Большевики стояли лицом к лицу со множеством врагов – от консерваторов до левых эсеров. Все понимали, что мирный договор укрепит власть Ленина. Одни были против заключения мира по этой причине, другие – из патриотизма. Среди самих большевиков, не привыкших к управлению страной, жажда власти еще не процветала. Многие ставили свои идеалы превыше власти. Интернационализм, краеугольный камень марксистского учения, властвовал в умах большинства коммунистов; ему служило опорой убеждение в том, что революция не продержится, если ее не перенести в другие страны. Эти большевики посвятили себя распространению революции. Сепаратный мир ради спасения большевистского режима в одной России казался им позорным эгоизмом, который оставит темное пятно на могильном памятнике их революции, когда, вследствие изолированности, она неизбежно погибнет. В конце 1915 года Ленин писал: «Если бы революция поставила ее (партию большевиков) у власти... мы предложили бы мир всем воюющим странам на условии освобождения колоний и всех зависимых, угнетенных и неполноправных народов. Ни Германия, ни Англия с Францией не приняли бы, при теперешних правительствах их, этого условия. Тогда мьГ должны были бы подготовить и повести революционную войну»1. Именно так хотели поступить в 1918 году многие большевики, но они встретили яростное сопротивление Ленина.

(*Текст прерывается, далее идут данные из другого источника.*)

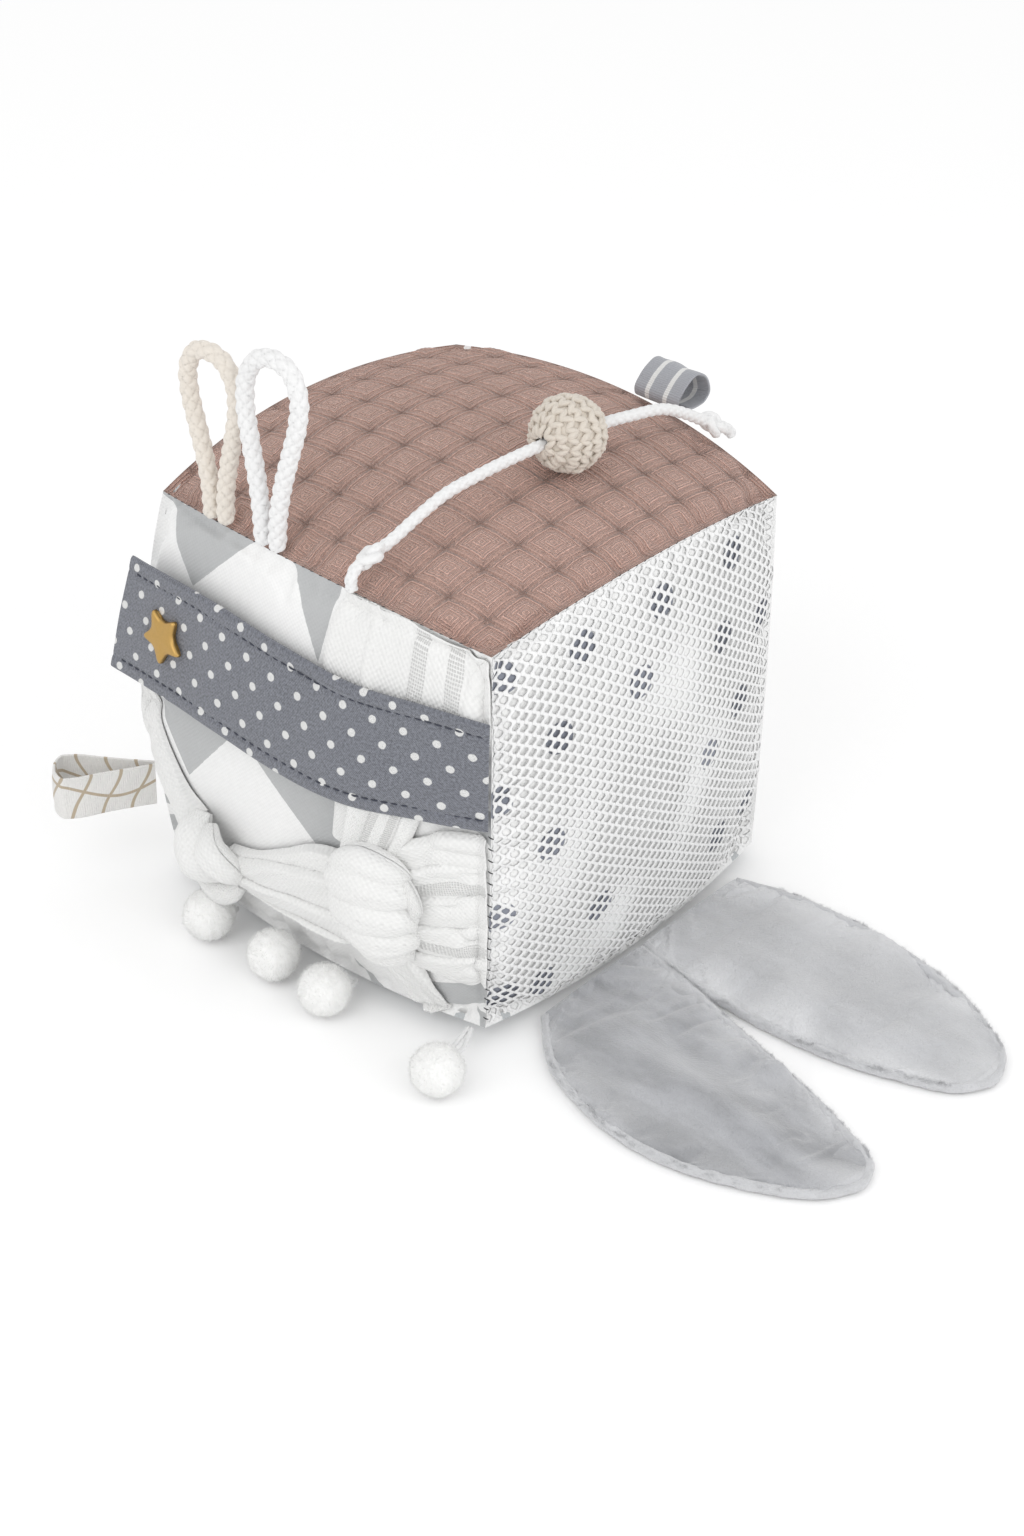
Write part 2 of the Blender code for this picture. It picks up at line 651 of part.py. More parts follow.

Ленин был гением, когда надо было организовать или дезорганизовать что-либо. В обоих случаях он следовал одному и тому же рецепту: раскол. Он добился раскола когда-то единой Российской Социал-Демократической Рабочей Партии и превратил свою фракцию в большевистский орден послушания. В 1917 году он внес раскол в русскую политическую жизнь, разделив власть между правительством Керенского и Советами, пока последние не свергли первого. Он пытался расколоть иностранные социалистические партии, отвергавшие указания из Москвы. Теперь он привел свою собственную партию к расколу по вопросу о Брест-Литовском мире. Причиною раскола было то, что часть партии осталась верна его принципам, как он сформулировал их, например, в 1915 году, в то время, как сам он пожертвовал этими принципами из практических соображений.
10 января 1918 года Московское областное бюро РСДРП(б) приняло резолюцию, требовавшую «прекращения мирных переговоров с империалистами Германии». В тот же день Петроградский комитет партии также «принял тезисы, в которых категорически протестовал против возможности заключения империалистического мирного договора с Германией»296 297. Это были две важнейшие партийные организации в России, и они, вероятно, до некоторой степени отражали настроения в провинции. К тому времени, как Троцкий и его зять Каменев вернулись из Брест-Литовска в Петроград, значительная часть партии оспаривала политику Ленина.